DANTE ALIGHIERI’S NAME appears only once within his Divine Comedy. Near the end of Purgatorio, the second of the epic poem’s three parts, the pilgrim hears that single word — “Dante” — spoken by a “a lady […] girt with olive over a white veil.” The woman is, of course, Beatrice — Dante’s childhood love who died at a young age and who serves as the epic’s divine magnet, pulling Dante toward the light of God’s purifying love.

Beatrice’s naming of Dante is notable not only for the way it bridges the gap between the Dante who writes the poem and the Dante who lives it, but also for its bold particularity, its remarkable this-worldliness. Having passed through hell’s torments and purgatory’s refining fires, Dante finds himself standing, in this moment of naming, in the earthly paradise — ready, at last, to ascend to heaven. As the poem prepares to launch into the Paradiso’s celestial unreality, the name “Dante” tethers the poem to this side of Paradiso — to the world where each of us lives.

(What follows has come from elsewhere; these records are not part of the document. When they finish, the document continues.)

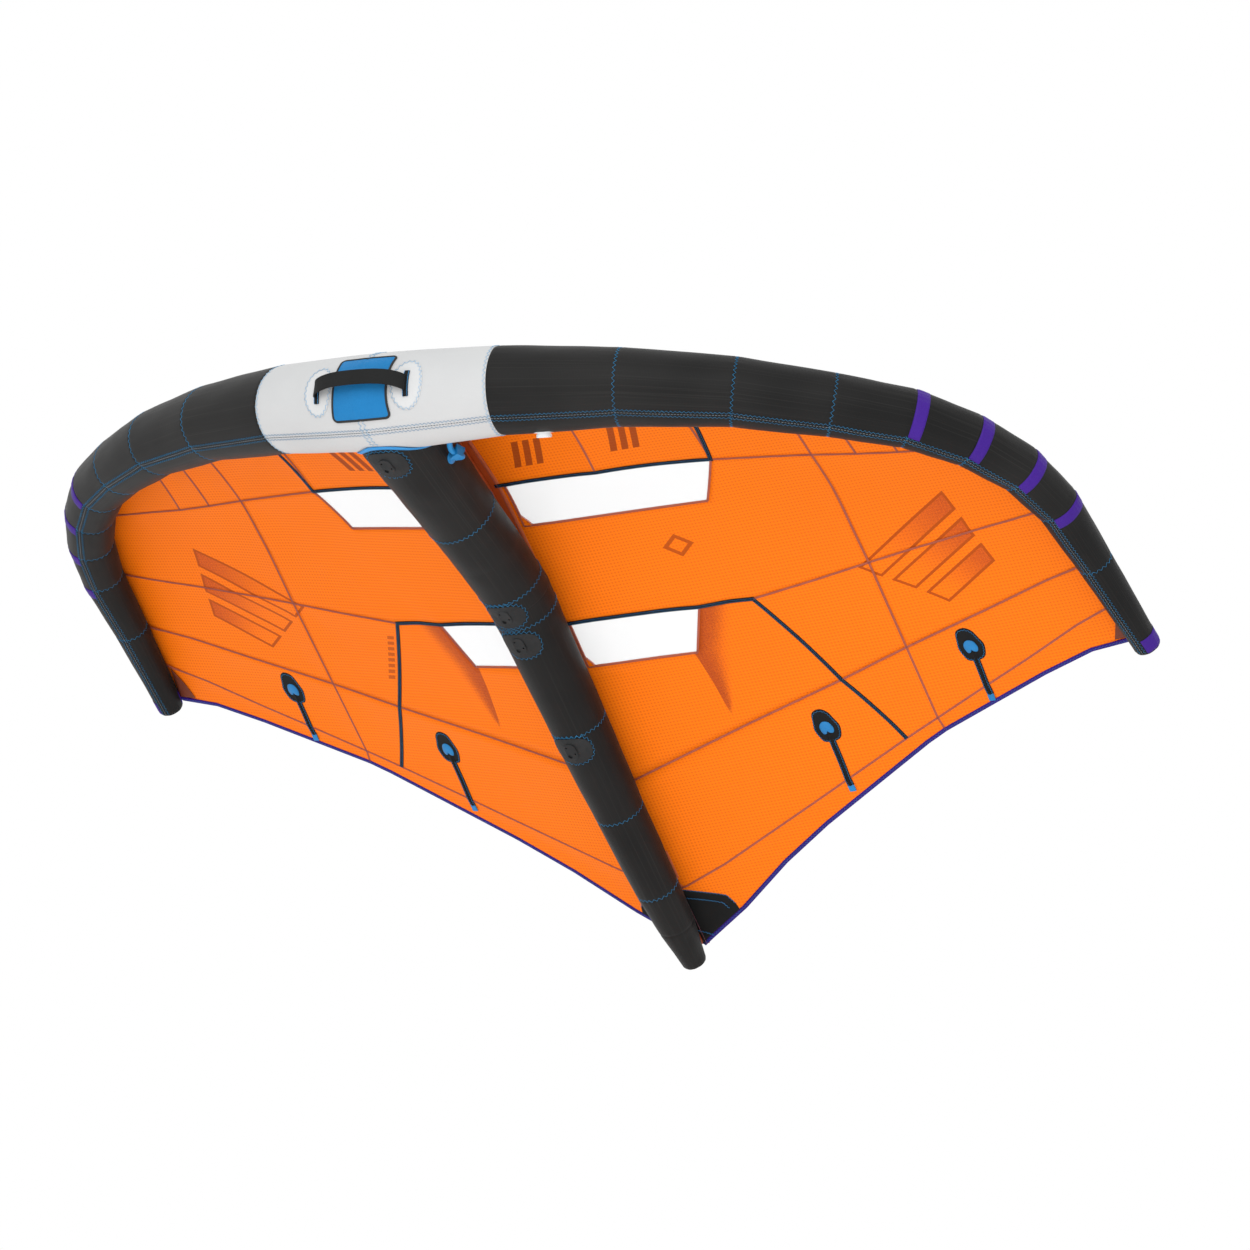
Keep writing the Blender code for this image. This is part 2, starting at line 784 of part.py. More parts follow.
def build_strut_binding():
    """The bound seam where the strut's sleeve is sewn to the leading edge, up to the canopy."""
    outer = strut_form(seam_gap + binding_thickness, (binding_start, 1, 2))
    binding = add("strut_binding", outer, blue, 0.5)
    combine(binding, "binding_reach", edge_form(seam_gap + binding_width), "INTERSECT")
    combine(binding, "binding_seat", edge_form(seam_gap), "DIFFERENCE")
    combine(binding, "binding_bore", strut_form(seam_gap, (0, 1, 2, 3)), "DIFFERENCE")
    above = bmesh.new()
    half = strut_diameter
    centre = Vector((0, 0, binding_top_share * edge_diameter / 2 + half))
    block(above, centre, (half, half, half), (Vector((1, 0, 0)), Vector((0, 1, 0)), Vector((0, 0, 1))))
    combine(binding, "binding_ends", above, "DIFFERENCE")


# Canopy

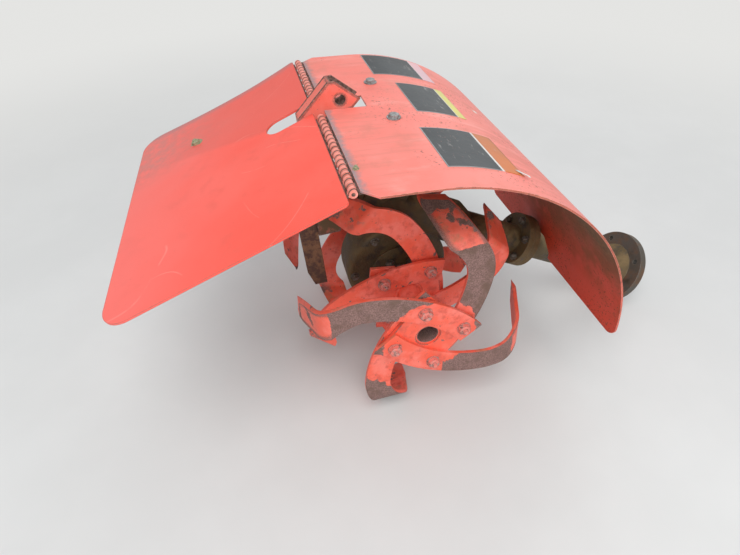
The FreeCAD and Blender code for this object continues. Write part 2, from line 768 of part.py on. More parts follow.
bar = put_on_bracket(new_body("depth_bar"))
bar_width, bar_top = size("bar_width"), size("bar_top")
bar_foot = -bar_top - size("bar_length")
extruded(bar, "YZ", [
    (-bar_width, -bar_top),
    (-bar_width, bar_foot + bar_width),
    (-size("bar_toe"), bar_foot),
    (NOUGHT, bar_foot),
    (NOUGHT, -bar_top),
], size("bar_gauge"), both=True)

# Hinge: two lengths with their own pins, one each side of the bracket
pitch, knuckle = size("knuckle_pitch"), size("knuckle_radius")
flap_turn = size("flap_droop")


def hinge_leaf(name, start, pairs, to_front, first):
    """A leaf with every second knuckle. It runs forward under the hood, or back on the flap."""
    hinge_length = pairs * 2 * pitch
    body = put_on_hinge(new_body(name), None if to_front > 0 else flap_turn)
    near, far = size("leaf_start") * to_front, size("leaf_width") * to_front
    strip = [(near, -leaf_half), (far, -leaf_half), (far, leaf_half), (near, leaf_half)]
    extruded(body, "YZ", strip, hinge_length, lift=start)
    width = pitch - size("knuckle_gap")
    at = start + first * pitch + size("knuckle_gap") / 2
    tab = [(NOUGHT, -leaf_half), (near * 1.2, -leaf_half), (near * 1.2, leaf_half), (NOUGHT, leaf_half)]
    tab_pad = extruded(body, "YZ", tab, width, lift=at)
    ring = new_sketch(body, "YZ", at)
    draw_circle(ring, NOUGHT, NOUGHT, knuckle)
    ring_pad = pad(body, ring, width)
    row = body.newObject("PartDesign::LinearPattern", name + "_row")
    row.Originals = [tab_pad, ring_pad]
    axis = next(item for item in body.Origin.OriginFeatures if item.Role == "X_Axis")
    row.Direction = (axis, [""])
    row.setExpression("Length", (hinge_length - pitch * 2).text)
    row.Occurrences = int(pairs.value)
    body.Tip = row
    doc.recompute()
    cut_round(body, "YZ", (NOUGHT, NOUGHT), size("pin_radius") + size("pin_play"))
    return body


left_length = size("left_pairs") * 2 * pitch
HINGES = [
    ("right", size("right_hinge_start"), size("right_pairs")),
    ("left", -size("left_hinge_start") - left_length, size("left_pairs")),
]
for side_name, start, pairs in HINGES:
    hinge_leaf(f"hinge_leaf_hood_{side_name}", start, pairs, 1, 0)
    hinge_leaf(f"hinge_leaf_flap_{side_name}", start, pairs, -1, 1)
    pin = put_on_hinge(new_body(f"hinge_pin_{side_name}"))
    pin_sketch = new_sketch(pin, "YZ", start)
    draw_circle(pin_sketch, NOUGHT, NOUGHT, size("pin_radius"))
    pad(pin, pin_sketch, pairs * 2 * pitch)

# Flap: a flat sheet on the hinge's rear leaves, with a slot round the bracket
flap = put_on_hinge(new_body("flap"), flap_turn)
length, corner, flap_trim = size("flap_length"), size("flap_corner"), size("flap_trim")
slot_side, slot_end = size("flap_slot_width") / 2, size("flap_slot_length")
skew = size("flap_skew")
right_foot, left_foot = -length - skew, skew - length
extruded(flap, "XY", [
    (corner - half_width, left_foot),
    (half_width - corner, right_foot, corner, 1),
    (half_width, corner + right_foot),
    (half_width, -setback - flap_trim),
    (half_width - flap_trim, -setback),
    (aside + slot_side, -setback),
    (aside + slot_side, slot_side - slot_end, slot_side, -1),
    (aside, -slot_end, slot_side, -1),
    (aside - slot_side, slot_side - slot_end),
    (aside - slot_side, -setback),
    (flap_trim - half_width, -setback),
    (-half_width, -setback - flap_trim),
    (-half_width, corner + left_foot, corner, 1),
], size("flap_gauge"), lift=leaf_half)

# Rotor: the shaft through the case, a hub tube on each end of it, and two plates a side


def put_on_rotor(thing, turn=None):
    return put(thing, y=rotor_y, z=rotor_z, turn=turn)


tine_shaft = put_on_rotor(new_body("tine_shaft"))
turned(tine_shaft, "H", box_outline(-size("shaft_end"), NOUGHT, size("shaft_end"), shaft))

hub, bore = size("hub_radius"), size("hub_bore")
plate_gauge = size("plate_gauge")
hub_end = size("outer_plate_at") + plate_gauge / 2 - size("hub_flush")
bolt_at = size("bolt_square") / 2
plate_side = bolt_at + size("plate_margin")
chamfer = size("plate_margin") * 0.8
for side, side_name in ((1, "right"), (-1, "left")):
    hub_tube = put_on_rotor(new_body(f"hub_tube_{side_name}"))
    turned(hub_tube, "H", [
        (size("hub_start") * side, bore),
        (size("shaft_end") * side, bore),
        (size("shaft_end") * side, size("hub_mouth")),
        (hub_end * side, size("hub_mouth")),
        (hub_end * side, hub),
        (size("hub_start") * side, hub),
    ])
    for place in ("inner", "outer"):
        name = f"tine_plate_{side_name}_{place}"
        start_pad = next(row[-1] for row in TINE_SETS if row[0] == f"tines_{side_name}_{place}")
        tine_plate = put_on_rotor(new_body(name), Dim(start_pad, f"{start_pad:.6f}"))
        middle = size(f"{place}_plate_at") * side - plate_gauge / 2
        extruded(tine_plate, "YZ", [
            (chamfer - plate_side, -plate_side),
            (plate_side - chamfer, -plate_side),
            (plate_side, chamfer - plate_side),
            (plate_side, plate_side - chamfer),
            (plate_side - chamfer, plate_side),
            (chamfer - plate_side, plate_side),
            (-plate_side, plate_side - chamfer),
            (-plate_side, chamfer - plate_side),
        ], plate_gauge, lift=middle)
        cut_round(tine_plate, "YZ", (NOUGHT, NOUGHT), hub + size("hub_play"))
        for across in (-bolt_at, bolt_at):
            for above in (-bolt_at, bolt_at):
                cut_round(tine_plate, "YZ", (across, above), size("bolt_hole"))

for name, shape in tine_shapes.items():
    tines = label(doc.addObject("Part::Feature", name), name)
    tines.Shape = shape
    put_on_rotor(tines)

doc.recompute()
for thing in doc.Objects:
    if {"Invalid", "Error"} & set(thing.State):
        raise RuntimeError(f"{thing.Label}: {thing.State}")
for thing in nodes:
    if thing.Shape.isNull() or not thing.Shape.isValid():
        raise RuntimeError(f"{thing.Label} has no valid shape")

os.makedirs("parts", exist_ok=True)
for thing in nodes:
    thing.Shape.exportStep(f"parts/{thing.Label}.step")
    low, high = thing.Shape.BoundBox.ZMin, thing.Shape.BoundBox.ZMax
    print(f"{thing.Label}: {len(thing.Shape.Solids)} solids, {thing.Shape.Volume / 1000:.1f} cm3, "
          f"z {low:.1f} to {high:.1f}")
print(f"slope {number('drive_slope'):.3f}, rotor {number('rotor_y'):.3f} {number('rotor_z'):.3f}")
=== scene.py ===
import math

import bmesh
import bpy
from mathutils import Matrix, Vector


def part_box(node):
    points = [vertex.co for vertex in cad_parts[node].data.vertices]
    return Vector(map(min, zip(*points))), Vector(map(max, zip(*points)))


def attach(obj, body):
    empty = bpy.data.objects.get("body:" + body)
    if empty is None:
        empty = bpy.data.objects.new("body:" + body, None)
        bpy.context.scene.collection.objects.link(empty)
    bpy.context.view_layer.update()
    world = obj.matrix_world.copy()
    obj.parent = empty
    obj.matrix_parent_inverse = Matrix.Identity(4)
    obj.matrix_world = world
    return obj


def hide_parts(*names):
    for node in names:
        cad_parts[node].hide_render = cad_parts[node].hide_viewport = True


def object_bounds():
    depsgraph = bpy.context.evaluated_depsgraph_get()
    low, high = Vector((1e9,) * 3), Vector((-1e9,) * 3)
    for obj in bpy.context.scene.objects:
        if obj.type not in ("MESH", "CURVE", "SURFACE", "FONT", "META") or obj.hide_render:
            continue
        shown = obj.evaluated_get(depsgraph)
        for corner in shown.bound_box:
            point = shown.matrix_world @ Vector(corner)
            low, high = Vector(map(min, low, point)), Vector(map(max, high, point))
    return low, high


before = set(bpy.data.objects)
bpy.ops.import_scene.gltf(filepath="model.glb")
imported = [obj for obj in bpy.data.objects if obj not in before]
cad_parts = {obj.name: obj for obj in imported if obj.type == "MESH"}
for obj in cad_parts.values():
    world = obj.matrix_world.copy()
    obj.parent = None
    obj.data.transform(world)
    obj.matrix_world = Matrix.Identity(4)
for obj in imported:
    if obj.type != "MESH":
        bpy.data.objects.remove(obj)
cad_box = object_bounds()


# Camera. It stands at the right rear of the tiller and looks down across the hood at the tines.
# Its place is measured from the hinge line that joins hood and flap.
pin_low, pin_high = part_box("hinge_pin_right")
hinge = Vector((0, (pin_low.y + pin_high.y) / 2, (pin_low.z + pin_high.z) / 2))
view = bpy.data.cameras.new("view")
view.sensor_width = 36
view.lens = 25.98
view.clip_start = 0.02
camera = bpy.data.objects.new("view", view)
bpy.context.scene.collection.objects.link(camera)
look_right = Vector((0.23994, 0.97079, 0))
look_up = Vector((-0.62760, 0.15512, 0.76293))
look_back = Vector((0.74064, -0.18306, 0.64649))
turn = Matrix((look_right, look_up, look_back)).transposed().to_4x4()
from_hinge = Vector((0.8068, -0.1133, 0.3379))
camera.matrix_world = Matrix.Translation(hinge + from_hinge) @ turn
bpy.context.scene.camera = camera
bpy.context.scene.view_settings.view_transform = "Standard"


# Light. A wide soft lamp overhead on the camera's side, a weaker one behind and a low one at
# the right, under an even sky. Rays that show the background see a plain pale colour instead.
def soft_lamp(name, place, aim, width, power):
    lamp = bpy.data.lights.new(name, "AREA")
    lamp.shape = "DISK"
    lamp.size = width
    lamp.energy = power
    thing = bpy.data.objects.new(name, lamp)
    thing.location = place
    thing.rotation_euler = (Vector(aim) - Vector(place)).to_track_quat("-Z", "Y").to_euler()
    bpy.context.scene.collection.objects.link(thing)


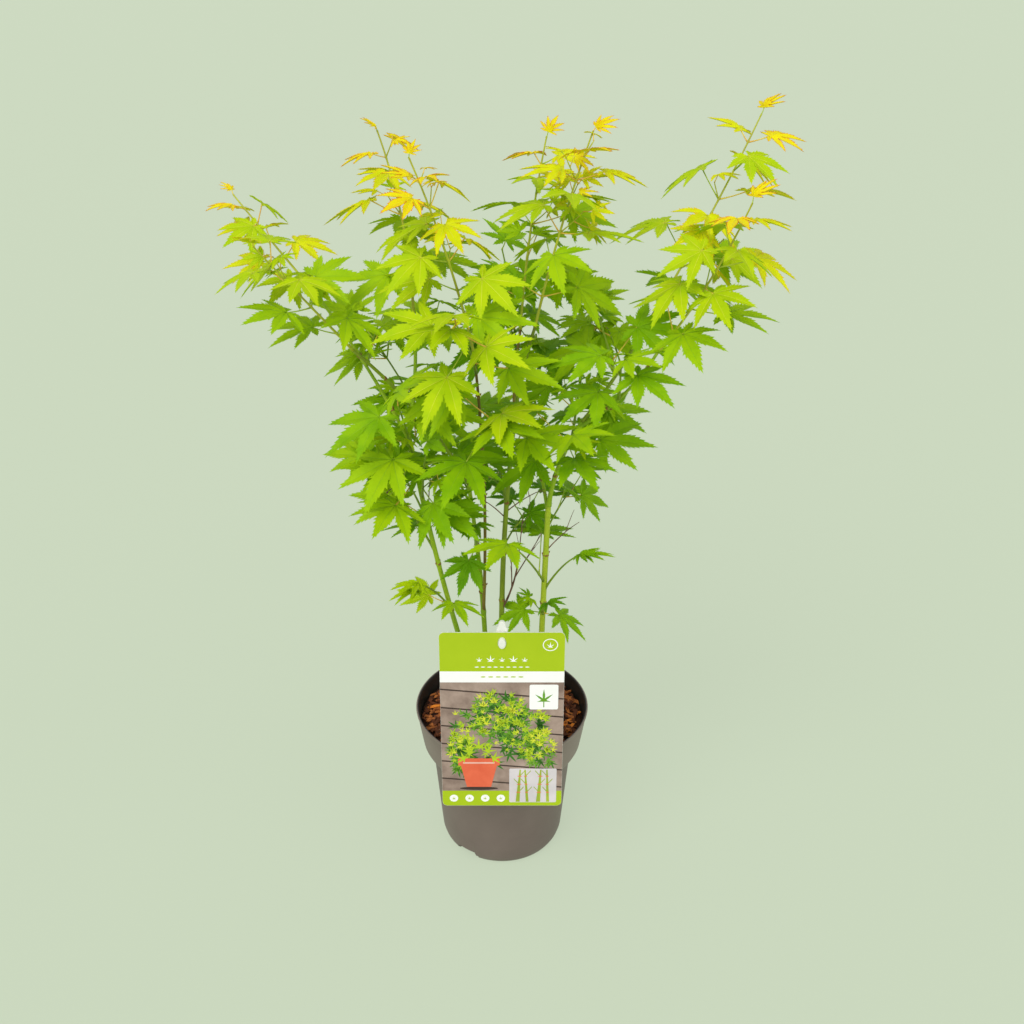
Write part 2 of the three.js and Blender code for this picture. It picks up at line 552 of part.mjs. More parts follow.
// Where a leaf sits: its stalk leaves the shoot sideways, and its blade hangs outwards from the stalk's end.
// Towards the shoot's tip the leaves close up and point along it.
function leafPlace(node, along, turn, length, tipward, draw) {
  const reference = Math.abs(along.y) < 0.7 ? ALONG_Y : ALONG_X;
  const side = new THREE.Vector3().crossVectors(along, reference).normalize();
  side.applyAxisAngle(along, turn);
  const openJitter = (draw(1) - 0.5) * 2 * GROWTH.openJitter;
  const open = radians(THREE.MathUtils.lerp(GROWTH.leafOpen, GROWTH.tipOpen, tipward) + openJitter);
  const stalkWay = along.clone().multiplyScalar(Math.cos(open)).addScaledVector(side, Math.sin(open));
  const shorter = THREE.MathUtils.lerp(1, GROWTH.tipStalk, tipward);
  const stalk = length * shorter * (GROWTH.stalk + (draw(2) - 0.5) * 2 * GROWTH.stalkJitter);
  const origin = node.clone().addScaledVector(stalkWay, stalk);
  const droop = radians(GROWTH.droop + (draw(3) - 0.5) * 2 * GROWTH.droopJitter);
  const outwards = new THREE.Vector3(stalkWay.x, stalkWay.y, 0).normalize();
  const forward = outwards.multiplyScalar(Math.cos(droop)).addScaledVector(UP, -Math.sin(droop));
  forward.addScaledVector(along, tipward).normalize();
  const face = LIGHT.clone().addScaledVector(forward, -LIGHT.dot(forward)).normalize();
  face.applyAxisAngle(forward, radians((draw(4) - 0.5) * 2 * GROWTH.roll));
  const sideways = new THREE.Vector3().crossVectors(face, forward);
  return { node, origin, forward, face, sideways };
}

// A pair of opposite leaves at one node; a leaf that would touch anything is turned, then skipped.
function growPair(row, place, along, node, turn, length, tipward, parts) {
  for (const half of [0, 1]) {
    for (let attempt = 0; attempt < GROWTH.tries; attempt++) {
      const key = place * 16 + half * 8 + attempt;
      const draw = (which) => chance(row.seed, key, which);
      const jitter = radians((draw(0) - 0.5) * 2 * GROWTH.turnJitter);
      const leaf = leafPlace(node, along, turn + Math.PI * half + jitter, length, tipward, draw);
      const sleeve = leafOnStalk(leaf, length, SLEEVE.stalkFrom, true);
      if (sleeve.boundingBox().min[2] > GROWTH.lowestLeaf && !touches(sleeve, [])) {
        parts.push(leafOnStalk(leaf, length));
        stands(`${row.name}.leaf`, sleeve);
        break;
      }
    }
  }
}

// The shoot of a spray, ready before any leaf grows, so that no leaf crosses it.
function shootOf(row) {
  const parent = limbs[row.on];
  const from = parent.curve.getPoint(row.at);
  const curve = bentCurve(from, new THREE.Vector3(...row.tip), new THREE.Vector3(...row.bend));
  const steps = Math.ceil(curve.getLength() / TWIG.step);
  const radiusAt = (grow) => (share) => (
    THREE.MathUtils.lerp(GROWTH.shootFrom, GROWTH.shootTo, share) / 2 + grow
  );
  const solid = toSolid(limbAlong(curve, radiusAt(0), TWIG.sides, steps));
  stands(row.name, toSolid(limbAlong(curve, radiusAt(SLEEVE.limb), TWIG.sides, steps)));
  return { row, curve, solid };
}

// A side twig of a spray, with two pairs of smaller leaves; one that would touch anything is skipped.
function growTwig(row, curve, baseTurn, k, parts) {
  const at = THREE.MathUtils.lerp(GROWTH.twigFrom, GROWTH.twigTo, k / Math.max(1, row.twigs - 1));
  const node = curve.getPoint(at);
  const draw = (which) => chance(row.seed, TWIG_PLACE + k, which);
  const turn = baseTurn + Math.PI * (k + GROWTH.twigTurn);
  const place = leafPlace(node, curve.getTangent(at), turn, 1, 0, draw);
  const way = place.origin.sub(node).normalize().addScaledVector(UP, GROWTH.twigRise).normalize();
  const tip = node.clone().addScaledVector(way, GROWTH.twigLength);
  const twig = bentCurve(node, tip, UP.clone().multiplyScalar(-GROWTH.twigLength * GROWTH.twigSag));
  const facets = [TWIG.sideTwigSides, TWIG.sideTwigSteps];
  const sleeve = toSolid(limbAlong(twig, () => TWIG.sideTwig / 2 + SLEEVE.limb, ...facets));
  if (touches(sleeve, [row.name])) return;
  parts.push(toSolid(limbAlong(twig, () => TWIG.sideTwig / 2, ...facets)));
  stands(row.name, sleeve);
  const length = row.leaf * GROWTH.twigLeaf;
  const key = TWIG_LEAF_PLACE + k * 2;
  growPair(row, key, twig.getTangent(0.5), twig.getPoint(0.5), 0, length, 0, parts);
  growPair(row, key + 1, twig.getTangent(1), twig.getPoint(1), Math.PI / 2, length, 1, parts);
}

// One spray: its shoot, leaf pairs and side twigs, fused into one solid.
function growSpray({ row, curve, solid }) {
  const parts = [];
  const baseTurn = chance(row.seed, 0, 5) * Math.PI;
  for (let k = row.pairs - 1; k >= 0; k--) {
    const share = row.pairs === 1 ? 1 : Math.pow(k / (row.pairs - 1), GROWTH.nodeCrowding);
    const at = THREE.MathUtils.lerp(GROWTH.firstLeaf, 1, share);
    const length = THREE.MathUtils.lerp(row.leaf, row.last, Math.pow(at, GROWTH.sizeHold));
    const tipward = Math.pow(at, GROWTH.tipSharpness);
    const turn = baseTurn + radians(GROWTH.turn) * k;
    growPair(row, k + 1, curve.getTangent(at), curve.getPoint(at), turn, length, tipward, parts);
  }
  for (let k = 0; k < row.twigs; k++) growTwig(row, curve, baseTurn, k, parts);
  let fused = solid;
  for (const part of parts) fused = fused.add(part);
  for (const limb of Object.values(limbs)) {
    if (limb.row.name === row.on || limb.row.on === row.on) fused = fused.subtract(limb.collar);
  }
  addPiece(row.name, largestBody(fused), lookAt(row.tip[2]));
}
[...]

This act of holding together both heaven and earth pervades Shane McCrae’s Sometimes I Never Suffered, the prolific poet’s latest collection. Racial injustice, economic inequality, simple human cruelty — McCrae addresses all of these subjects, these facts of the world, head-on — while, like Dante, transposing the literal into the otherworldly.

As the book’s preface notes, Sometimes I Never Suffered stands as the final section of McCrae’s Dantean poem entitled “A Fire in Every World” — which began with a long section entitled “Purgatory/A Son and a Father of Sons” from In the Language of My Captor (2017) and was continued by “The Hell Poem” (The Gilded Auction Block [2019]).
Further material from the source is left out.